- Given exercise: Read through the records below and copy each line that uses the word "with".
Start Stored data
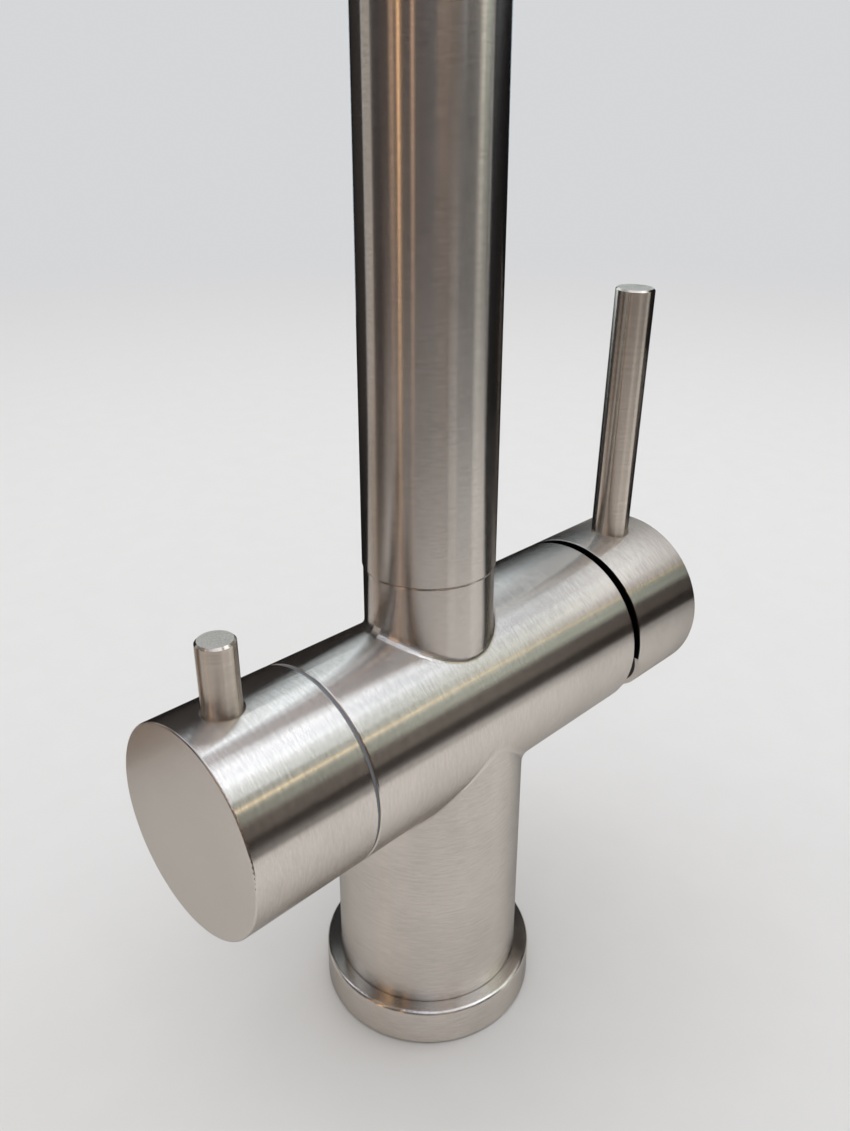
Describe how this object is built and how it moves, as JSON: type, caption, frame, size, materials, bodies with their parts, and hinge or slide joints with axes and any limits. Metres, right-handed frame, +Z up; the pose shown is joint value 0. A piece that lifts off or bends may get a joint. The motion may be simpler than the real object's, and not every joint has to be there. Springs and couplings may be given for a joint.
{
  "type": "three way filtered water tap",
  "caption": "Brushed steel deck-mounted kitchen mixer tap: flanged column, cross barrel with mixer knob and filter knob at its ends, tall swivelling arched spout.",
  "frame": {"origin": "where the column's axis meets the worktop", "axes": "+Z up along the column's axis, +X along the barrel towards the mixer knob, -Y towards the user"},
  "size_m": [0.1559, 0.2136, 0.4628],
  "materials": {
    "brushed_steel": "fine brushing round each turned part",
    "black_rubber": "matt",
    "brass": "turned",
    "machined_steel": "machined",
    "white_plastic": "moulded",
    "ceramic": "polished ceramic",
    "black_plastic": "matt",
    "grey_washer": "matt blue-grey"
  },
  "bodies": {
    "tap_body": {"body": "brushed_steel", "base_flange": "brushed_steel", "base_gasket": "black_rubber", "mounting_shank": "brass", "clamp_rubber": "black_rubber", "clamp_ring": "machined_steel", "fixing_nut": "brass", "cartridge_housing": "white_plastic", "cartridge_seal": "black_rubber", "cartridge_nut": "brass", "cover_ring": "black_plastic", "valve_housing": "brass", "valve_seat_seal": "black_rubber", "fixed_disc": "ceramic", "knob_washer": "grey_washer", "inner_tube_seal": "black_rubber", "spout_lock_screw": "machined_steel"},
    "mixer_core": {"cartridge_rotor": "white_plastic", "stem_pin": "machined_steel"},
    "mixer_handle": {"cartridge_stem": "machined_steel", "mixer_knob": "brushed_steel", "mixer_lever": "brushed_steel", "mixer_grub_screw": "machined_steel"},
    "filter_handle": {"turning_disc": "ceramic", "valve_spindle": "brass", "filter_knob": "brushed_steel", "filter_lever": "brushed_steel", "filter_grub_screw": "machined_steel"},
    "spout": {"spout_nipple": "brass", "nipple_o_rings": "black_rubber", "nipple_slide_rings": "white_plastic", "spout_tube": "brushed_steel", "inner_tube": "white_plastic", "spout_end_bush": "brass", "aerator_washer": "black_rubber", "aerator_housing": "machined_steel", "aerator_insert": "white_plastic", "filter_nozzle": "machined_steel"}
  },
  "joints": [
    {"name": "mixer_temperature", "type": "hinge", "parent": "tap_body", "child": "mixer_core", "pos_m": [0.05, 0, 0.0865], "axis": [1, 0, 0], "range_deg": [-50, 50]},
    {"name": "mixer_flow", "type": "hinge", "parent": "mixer_core", "child": "mixer_handle", "pos_m": [0.05, 0, 0.0865], "axis": [0, 0.9995, 0.0314], "range_deg": [0, 24]},
    {"name": "filter_turn", "type": "hinge", "parent": "tap_body", "child": "filter_handle", "pos_m": [-0.05, 0, 0.0865], "axis": [1, 0, 0], "range_deg": [0, 90]},
    {"name": "spout_swivel", "type": "hinge", "parent": "tap_body", "child": "spout", "pos_m": [0, 0, 0.1246], "axis": [0, 0, 1], "continuous": true}
  ]
}
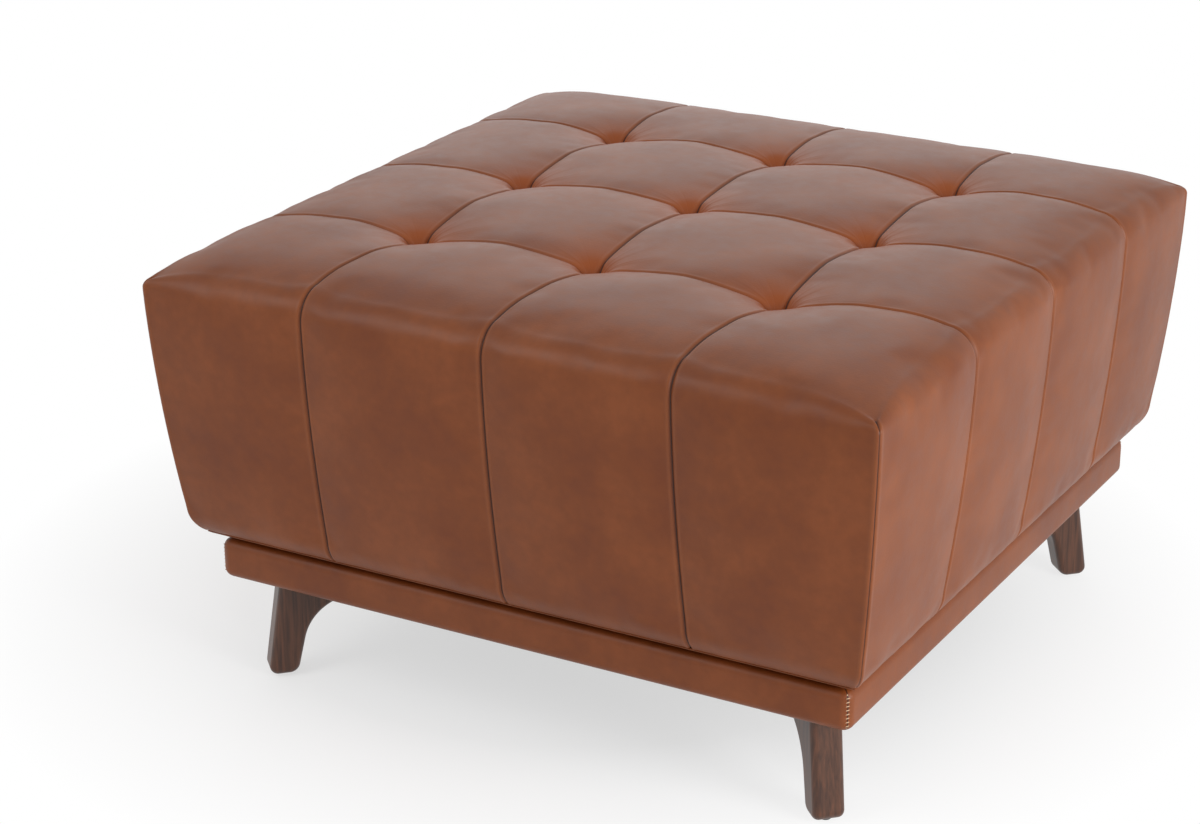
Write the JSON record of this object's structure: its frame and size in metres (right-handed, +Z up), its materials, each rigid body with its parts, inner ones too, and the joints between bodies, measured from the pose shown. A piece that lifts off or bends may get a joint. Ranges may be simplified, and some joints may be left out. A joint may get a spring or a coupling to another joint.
{
  "type": "ottoman coffee table",
  "caption": "Square leather ottoman coffee table with a panelled, blind-tufted cushion, a leather-wrapped plinth and splayed dark wooden legs.",
  "frame": {"origin": "middle of the footprint, on the floor", "axes": "+Z up, -Y the front side that faces left in the picture, +X the right side"},
  "size_m": [0.8128, 0.8128, 0.4826],
  "materials": {
    "leather": "semi-gloss waxed brown",
    "foam": "open-cell upholstery foam",
    "plywood": "raw plywood",
    "frame_wood": "raw sawn wood",
    "leg_wood": "dark walnut stain, satin lacquer",
    "glide": "moulded",
    "fastener_steel": "zinc plated",
    "dust_cloth": "black non-woven cambric",
    "twine": "waxed twine"
  },
  "bodies": {
    "root": {"base_board": "plywood", "box_panel_back": "plywood", "box_panel_front": "plywood", "box_panel_left": "plywood", "box_panel_right": "plywood", "corner_block_back_left": "frame_wood", "corner_block_back_right": "frame_wood", "corner_block_front_left": "frame_wood", "corner_block_front_right": "frame_wood", "corner_post_back_left": "frame_wood", "corner_post_back_right": "frame_wood", "corner_post_front_left": "frame_wood", "corner_post_front_right": "frame_wood", "deck_board": "plywood", "deck_joist_back": "frame_wood", "deck_joist_front": "frame_wood", "dust_cover": "dust_cloth", "frame_screws": "fastener_steel", "hem_strip_back": "leather", "hem_strip_front": "leather", "hem_strip_left": "leather", "hem_strip_right": "leather", "leather_back_towards_left": "leather", "leather_back_towards_right": "leather", "leather_centre_back_left": "leather", "leather_centre_back_right": "leather", "leather_centre_front_left": "leather", "leather_centre_front_right": "leather", "leather_corner_back_left": "leather", "leather_corner_front_right": "leather", "leather_corner_left_front": "leather", "leather_corner_right_back": "leather", "leather_front_towards_left": "leather", "leather_front_towards_right": "leather", "leather_left_towards_back": "leather", "leather_left_towards_front": "leather", "leather_right_towards_back": "leather", "leather_right_towards_front": "leather", "leg_back_left": "leg_wood", "leg_back_right": "leg_wood", "leg_bolts": "fastener_steel", "leg_front_left": "leg_wood", "leg_front_right": "leg_wood", "leg_glides": "glide", "leg_tee_nuts": "fastener_steel", "plinth_leather_back": "leather", "plinth_leather_front": "leather", "plinth_leather_left": "leather", "plinth_leather_right": "leather", "plinth_rail_back": "frame_wood", "plinth_rail_front": "frame_wood", "plinth_rail_left": "frame_wood", "plinth_rail_right": "frame_wood", "side_foam_back": "foam", "side_foam_front": "foam", "side_foam_left": "foam", "side_foam_right": "foam", "top_foam": "foam", "tuft_twines": "twine", "tuft_washers": "fastener_steel"}
  },
  "joints": []
}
End Stored data
- Right answer:
Describe how this object is built and how it moves, as JSON: type, caption, frame, size, materials, bodies with their parts, and hinge or slide joints with axes and any limits. Metres, right-handed frame, +Z up; the pose shown is joint value 0. A piece that lifts off or bends may get a joint. The motion may be simpler than the real object's, and not every joint has to be there. Springs and couplings may be given for a joint.
  "caption": "Brushed steel deck-mounted kitchen mixer tap: flanged column, cross barrel with mixer knob and filter knob at its ends, tall swivelling arched spout.",
Write the JSON record of this object's structure: its frame and size in metres (right-handed, +Z up), its materials, each rigid body with its parts, inner ones too, and the joints between bodies, measured from the pose shown. A piece that lifts off or bends may get a joint. Ranges may be simplified, and some joints may be left out. A joint may get a spring or a coupling to another joint.
  "caption": "Square leather ottoman coffee table with a panelled, blind-tufted cushion, a leather-wrapped plinth and splayed dark wooden legs.",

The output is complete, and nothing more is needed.